-- START SOURCE MATERIAL --

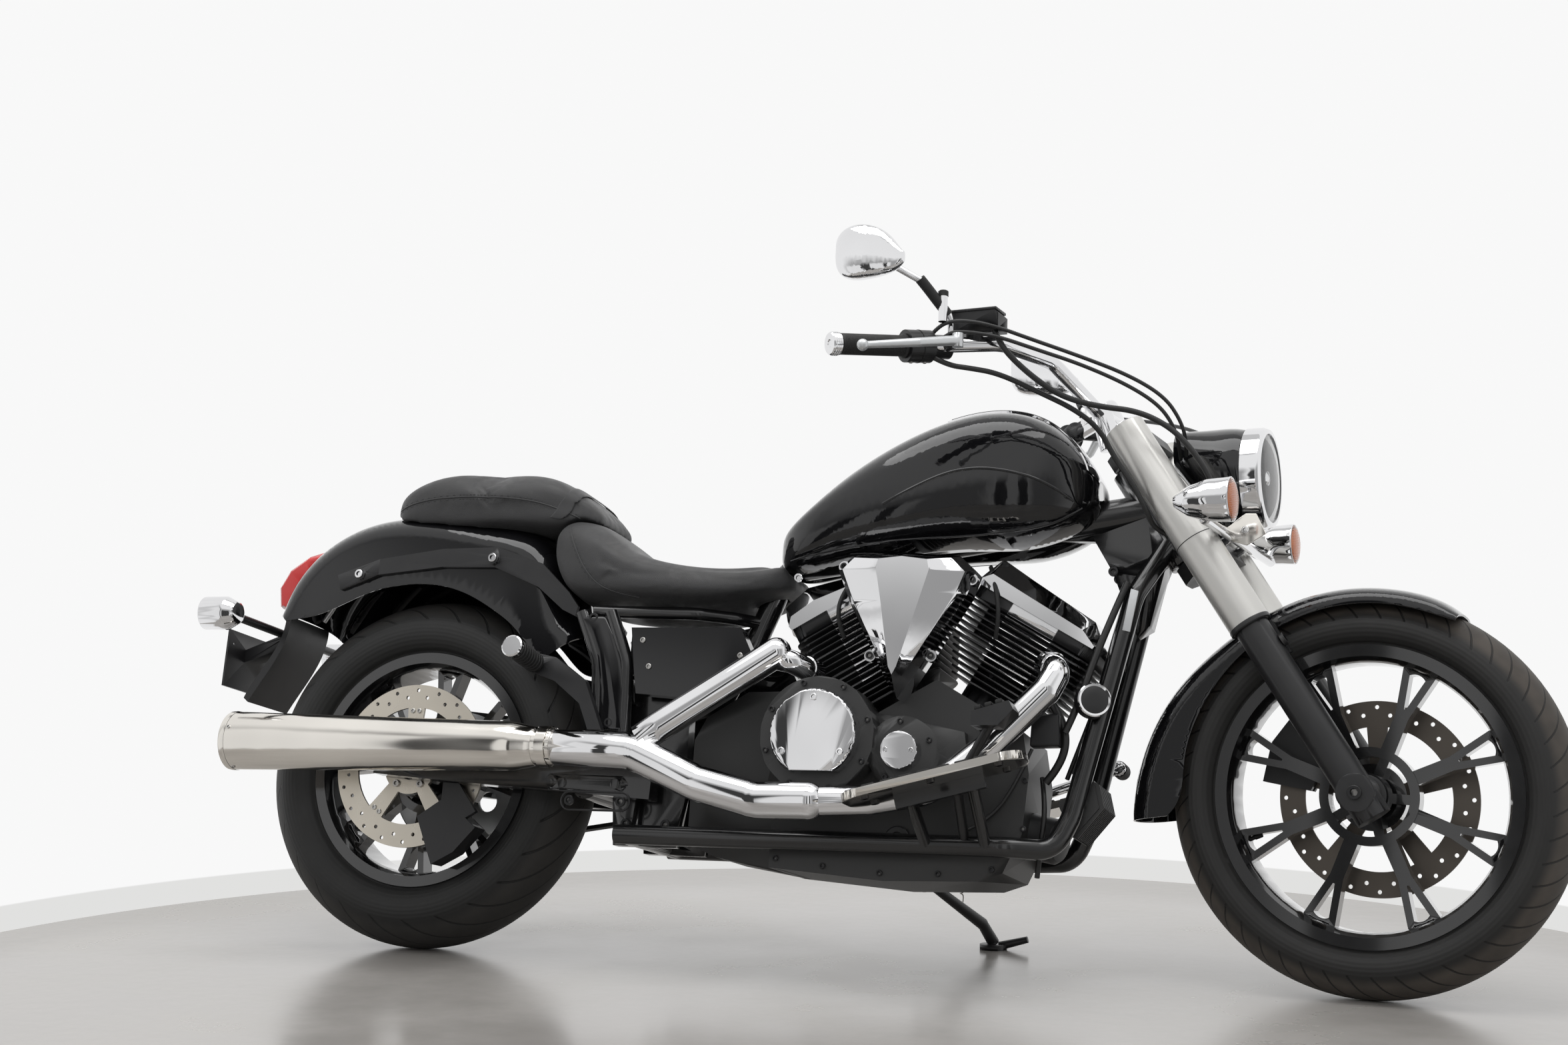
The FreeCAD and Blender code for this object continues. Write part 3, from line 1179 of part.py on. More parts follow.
def make_steering_details():
    """Headlight, signals, handlebar with its grips and controls, and mirrors."""
    centre, r = Vector(1500, 0, 850), s.headlight_radius
    profile = [(1528, r - 12), (1528, r - 4), (1520, r), (1496, r), (1486, r - 4)]
    ring = Part.makePolygon([Vector(x, 0, 850 + q) for x, q in [(1528, r - 11), (1528, r - 4), (1520, r), (1494, r), (1494, r - 11)] + [(1528, r - 11)]])
    ring = Part.Face(ring).revolve(centre, X, 360)
    feature("headlight_ring", ring, "fork")
    glass = Part.makePolygon([Vector(x, 0, 850 + q) for x, q in [(1512, 0), (1512, r - 11.2), (1522, r - 11.2), (1530, 45), (1534, 0), (1512, 0)]])
    feature("headlight_lens", Part.Face(glass).revolve(centre, X, 360), "fork")
    rows = [(1368, 30, 866, 934), (1376, 40, 858, 936), (1400, 56, 828, 937), (1440, 72, 792, 937), (1493.9, 82, 768, 932)]
    wires = []
    for x, half, low, high in rows:
        wires.append(ring_section(x, half, low, high, (low + high) / 2, 0.9))
    bucket = Part.makeLoft(wires, True, False)
    stalk = slab([(1432, 732.7), (1449, 743.2), (1452, 762), (1482, 792), (1440, 800)], -14, 14)
    feature("headlight_shell", bucket.fuse(stalk), "fork")
    out, high = 226, 774
    signals = [rod((1474, -out, 744), (1474, out, 744), 9)]
    signals += [rod((1474, y, 744), (1455.8, y, 732.6), 8) for y in (-50, 50)]
    for y in (-1, 1):
        shell = rod((1516, y * out, high), (1478, y * out, high), 36, 34)
        waist = rod((1478, y * out, high), (1446, y * out, high), 34, 24)
        back = rod((1446, y * out, high), (1424, y * out, high), 24, 9)
        signals += [shell, waist, back]
    feature("front_signals", signals[0].multiFuse(signals[1:]), "fork")
    half = [(1247, 60, 968), (1196, 168, 1036), (1150, 290, 1042), (1028, 398, 1022), (948, 500, 1007)]
    path = [(x, -y, z) for x, y, z in reversed(half)] + half
    bar = tube(path, s.bar_radius, 60)
    risers = [rod((1263.6, y, 907.1), (1247, y, 968), 19) for y in (-45, 45)]
    feature("handlebar", bar.multiFuse(risers), "fork")
    grips, controls, levers, mirrors = [], [], [], []
    outward = (Vector(948, 500, 1007) - Vector(1028, 398, 1022)).normalize()
    start = Vector(1028, 398, 1022) + outward * 6
    tip = Vector(948, 500, 1007)
    bore = rod(start - outward * 120, tip + outward * 4, s.bar_radius + 0.1)
    grip = rod(start, tip, s.grip_radius).fuse(rod(tip - outward * 2, tip + outward * 14, s.grip_radius + 1))
    feature("grips", both_sides(grip.cut(rod(start - outward * 30, tip + outward * 0.2, s.bar_radius + 0.1))), "fork")
    box_start = start - outward * 46
    housing = rod(box_start, start - outward * 0.2, 27)
    perch = rod(box_start - outward * 36, box_start, 20)
    whole_bar = tube(half, s.bar_radius + 0.1, 60)
    base = start - outward * 70
    ahead = outward.cross(Z).normalize()
    perch_arm = rod(base, base + ahead * 52, 11)
    controls = both_sides(housing.multiFuse([perch, perch_arm]).cut(whole_bar))
    reservoir = slab([(1084, 1056), (1078, 1088), (1156, 1088), (1162, 1082), (1162, 1056)], -340, -296)
    reservoir = reservoir.fuse(rod((1114, -320, 1040), (1114, -320, 1060), 14))
    reservoir = reservoir.cut(whole_bar.mirror(ORIGIN, Y))
    feature("hand_controls", Part.makeCompound(controls.Solids + [reservoir]), "fork")
    hinge = base + ahead * 52
    ball = tip - outward * 16 + ahead * 58 - Z * 14
    knee = hinge + (ball - hinge) * 0.45 + ahead * 9 - Z * 2
    blade = rod(hinge, knee, 8.5, 7.5).multiFuse([Part.makeSphere(7.5, knee), rod(knee, ball, 7.5, 5.5)])
    lever = rod(hinge + Z * 11.4, hinge - Z * 11.4, 9).multiFuse([blade, Part.makeSphere(9.5, ball)])
    lever = lever.cut(rod(base, base + ahead * 52, 11.2))
    feature("hand_levers", both_sides(lever), "fork")
    stem = tube([(1085, 352, 1042), (1084, 354, 1076), (1052, 398, 1128), (1012, 425, 1152)], 6, 16)
    rows = [
        (-64, 30, -20, 30, 2), (-52, 52, -38, 40, 0), (-24, 66, -47, 46, -2), (6, 64, -48, 40, -6),
        (36, 50, -46, 22, -14), (58, 30, -40, -2, -22), (70, 12, -32, -14, -24),
    ]
    shell = section_loft([(x, half * 0.34, low, high, mid) for x, half, low, high, mid in rows], 0.7)
    shell.Placement = Placement(Vector(972, 436, 1180), Rotation(Z, 14))
    room = housing.multiFuse([perch, perch_arm, whole_bar])
    feature("mirrors", both_sides(shell.fuse(stem.cut(room))), "fork")


CABLES = (
    ("upper_throttle_cable", 6.5, (
        (1058, -370, 1046), (1074, -372, 1062), (1104, -364, 1068), (1150, -349, 1061), (1208, -300, 1042),
        (1273, -250, 1021), (1342, -200, 995), (1387, -152, 967), (1404, -116, 934), (1406, -86, 906), (1399, -60, 884),
    )),
    ("lower_throttle_cable", 6.5, (
        (1066, -368, 1030), (1086, -368, 1048), (1116, -362, 1048), (1160, -343, 1042), (1214, -294, 1026),
        (1273, -250, 1008), (1336, -200, 981), (1376, -152, 955), (1391, -116, 928), (1394, -86, 900), (1388, -54, 880),
    )),
    ("front_brake_hose", 10, (
        (1148, -326, 1062), (1156, -326, 1044), (1170, -318, 1018), (1202, -288, 984), (1240, -246, 956),
        (1292, -208, 944), (1348, -178, 940), (1398, -158, 914), (1434, -150, 874), (1460, -142, 830),
        (1464, -106, 792), (1452, -60, 776), (1446, -12, 771),
    )),
    ("switch_loom", 9, (
        (1060, -370, 1008), (1084, -362, 994), (1114, -340, 992), (1152, -308, 988), (1204, -262, 964),
        (1254, -220, 940), (1286, -184, 912), (1304, -162, 868), (1334, -150, 822), (1352, -136, 780),
        (1356, -112, 757), (1378, -84, 743), (1416, -58, 727),
    )),
    ("clutch_cable", 7, (
        (1058, 370, 1046), (1074, 372, 1060), (1106, 362, 1062), (1152, 336, 1052), (1210, 292, 1034),
        (1273, 246, 1014), (1338, 198, 988), (1382, 150, 960), (1400, 114, 930), (1404, 86, 904), (1399, 60, 884),
    )),
)


def cable(diameter, points):
    """A free cable: straight runs joined by arcs, each as wide as the shorter of its runs allows."""
    spots = [Vector(*p) for p in points]
    edges, last = [], spots[0]
    for before, here, after in zip(spots, spots[1:], spots[2:]):
        reach = 0.45 * min((here - before).Length, (after - here).Length)
        came, goes = (here - before).normalize(), (after - here).normalize()
        half = came.getAngle(goes) / 2
        radius = reach / math.tan(half)
        inward = (goes - came).normalize()
        start, end = here - came * reach, here + goes * reach
        middle = here + inward * (radius / math.cos(half) - radius)
        edges += [Part.LineSegment(last, start).toShape(), Part.Arc(start, middle, end).toShape()]
        last = end
    edges.append(Part.LineSegment(last, spots[-1]).toShape())
    ring = Part.Wire(Part.makeCircle(diameter / 2, spots[0], spots[1] - spots[0]))
    return Part.Wire(edges).makePipeShell([ring], True, False)


def make_cables():
    """The cables and the hose, each cut off where it goes into what it serves."""
    names = ("handlebar", "hand_controls", "headlight_shell", "fork_clamps")
    room = Part.makeCompound([NODES[name][0].Shape.copy() for name in names])
    room.Placement = Placement()
    for name, diameter, points in CABLES:
        pieces = cable(diameter, points).cut(room).Solids
        feature(name, max(pieces, key=lambda piece: piece.Volume), "fork")


def stand_axis():
    """The side stand's hinge axis, square to the leg both down and folded back along the frame."""
    down = Vector(95, 168, -108).normalize()
    back = Vector(-0.99, 0.12, 0.05).normalize()
    return down.cross(back).normalize()


def make_stand():
    """The side stand, swung down, its foot flat on the floor, and the fork-shaped bracket that holds it."""
    pivot = Vector(s.stand_pivot_x, s.stand_pivot_side, s.stand_pivot_z)
    axis = stand_axis()
    up = CHASSIS.Rotation.inverted().multVec(Z)
    ground = CHASSIS.inverse().multVec(ORIGIN)
    reach = Vector(pivot.x + 95, pivot.y + 168, 0)
    foot = reach + Z * ((ground - reach).dot(up) / up.z)
    eye = rod(pivot - axis * 10, pivot + axis * 10, 18)
    knee = foot + Vector(-14, -34, 42)
    leg = rod(pivot, knee, 7.5, 11).fuse(rod(knee, foot + up * 12, 10, 11))
    pad = Part.makeCylinder(s.foot_radius, 9, foot, up)
    toe = rod(foot + up * 6 + Vector(12, 0, 0), foot + up * 20 + Vector(64, 0, 0), 8, 6)
    shape = eye.multiFuse([leg, pad, Part.makeSphere(10, knee), toe])
    feature("side_stand", shape.cut(rod(pivot - axis * 40, pivot + axis * 40, 8.05)))
    inward = (axis * Y.dot(axis) - Y).normalize()
    frame = Placement(pivot, Rotation(inward, axis.cross(inward), axis, "XYZ"))
    ears = [Part.makeBox(48, 36, 6, Vector(0, -18, at)) for at in (10.4, -16.4)]
    ears += [Part.makeCylinder(18, 6, Vector(0, 0, at)) for at in (10.4, -16.4)]
    block = Part.makeBox(26, 36, 32.8, Vector(22, -18, -16.4))
    pin = Part.makeCylinder(8, 42, Vector(0, 0, -21)).fuse(Part.makeCylinder(13, 6, Vector(0, 0, 16.4)))
    bracket = block.multiFuse(ears + [pin])
    bracket.Placement = frame
    rail = rod((600, s.rail_side, s.rail_height), (1109, s.rail_side, s.rail_height), s.tube_radius + 0.1)
    feature("stand_bracket", bracket.cut(rail))


# Putting it together


def settle():
    """Places each piece in its pose, with the whole machine centred over the origin."""
    DOC.recompute()
    whole = FreeCAD.BoundBox()
    for thing, pose, place in NODES.values():
        thing.Placement = POSES[pose] * place
        whole.add(thing.Shape.optimalBoundingBox(True, False))
    shift = Placement(Vector(-whole.Center.x, -whole.Center.y, 0), Rotation())
    for thing, pose, place in NODES.values():
        thing.Placement = shift * POSES[pose] * place
    DOC.recompute()
    return shift, whole


def check():
    """Stops on any object in error and on any piece that isn't a valid closed solid."""
    for thing in DOC.Objects:
        if "Invalid" in thing.State or "Error" in thing.State:
            raise RuntimeError(f"{thing.Label} is in error: {thing.State}")
    for name, (thing, _, _) in NODES.items():
        shape = thing.Shape
        if shape.isNull() or not shape.isValid() or not shape.Solids:
            raise RuntimeError(f"{name} has no valid solid")


def export():
    """Writes each piece as one STEP file, in place."""
    os.makedirs("parts", exist_ok=True)
    for name, (thing, _, _) in NODES.items():
        thing.Shape.exportStep(f"parts/{name}.step")


make_wheels()
make_frame()
make_swingarm()
make_belt()
make_engine()
make_exhaust()
make_bodywork()
make_rear_details()
make_fork()
make_steering_details()
make_cables()
make_stand()
SHIFT, WHOLE = settle()
check()
export()
print(len(NODES), "pieces,", round(WHOLE.XLength), round(WHOLE.YLength), round(WHOLE.ZMax))
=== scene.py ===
"""Dresses the parked cruiser motorcycle: finishes, upholstery, lamps, trim and cables, in a plain studio.

Places are given on the upright machine in millimetres, as a workshop drawing has them: X forward from the
rear axle, Y to the rider's left, Z up from the floor. A stance carries them to where each body really stands.
"""

import json
import logging
import math
from contextlib import contextmanager
from dataclasses import dataclass
from enum import Enum
from typing import Callable, Iterable, Iterator, Optional, Sequence

import bpy
from mathutils import Matrix, Vector
from mathutils.bvhtree import BVHTree

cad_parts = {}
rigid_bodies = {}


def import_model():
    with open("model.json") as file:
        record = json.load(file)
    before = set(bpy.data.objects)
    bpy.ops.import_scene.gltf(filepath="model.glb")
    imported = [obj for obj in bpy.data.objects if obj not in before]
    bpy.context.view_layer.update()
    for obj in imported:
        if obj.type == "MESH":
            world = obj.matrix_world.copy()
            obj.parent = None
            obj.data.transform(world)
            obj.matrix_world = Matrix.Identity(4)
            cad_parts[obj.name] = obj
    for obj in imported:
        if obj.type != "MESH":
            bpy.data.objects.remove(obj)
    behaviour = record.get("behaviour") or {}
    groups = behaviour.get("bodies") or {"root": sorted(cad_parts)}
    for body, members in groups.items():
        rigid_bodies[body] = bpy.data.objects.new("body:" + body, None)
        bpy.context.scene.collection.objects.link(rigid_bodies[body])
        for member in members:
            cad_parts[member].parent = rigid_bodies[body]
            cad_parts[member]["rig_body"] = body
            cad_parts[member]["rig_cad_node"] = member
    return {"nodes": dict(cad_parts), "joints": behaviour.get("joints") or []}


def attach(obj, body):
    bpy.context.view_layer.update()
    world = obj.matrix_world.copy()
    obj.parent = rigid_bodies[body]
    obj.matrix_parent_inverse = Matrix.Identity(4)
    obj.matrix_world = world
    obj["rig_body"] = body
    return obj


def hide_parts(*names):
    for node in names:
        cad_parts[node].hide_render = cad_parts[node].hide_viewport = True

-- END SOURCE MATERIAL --

Print exactly the lines from the one containing "obj.parent = None" to the one containing "for node in", both included, and nothing else.

— THE RESPONSE —
            obj.parent = None
            obj.data.transform(world)
            obj.matrix_world = Matrix.Identity(4)
            cad_parts[obj.name] = obj
    for obj in imported:
        if obj.type != "MESH":
            bpy.data.objects.remove(obj)
    behaviour = record.get("behaviour") or {}
    groups = behaviour.get("bodies") or {"root": sorted(cad_parts)}
    for body, members in groups.items():
        rigid_bodies[body] = bpy.data.objects.new("body:" + body, None)
        bpy.context.scene.collection.objects.link(rigid_bodies[body])
        for member in members:
            cad_parts[member].parent = rigid_bodies[body]
            cad_parts[member]["rig_body"] = body
            cad_parts[member]["rig_cad_node"] = member
    return {"nodes": dict(cad_parts), "joints": behaviour.get("joints") or []}


def attach(obj, body):
    bpy.context.view_layer.update()
    world = obj.matrix_world.copy()
    obj.parent = rigid_bodies[body]
    obj.matrix_parent_inverse = Matrix.Identity(4)
    obj.matrix_world = world
    obj["rig_body"] = body
    return obj


def hide_parts(*names):
    for node in names:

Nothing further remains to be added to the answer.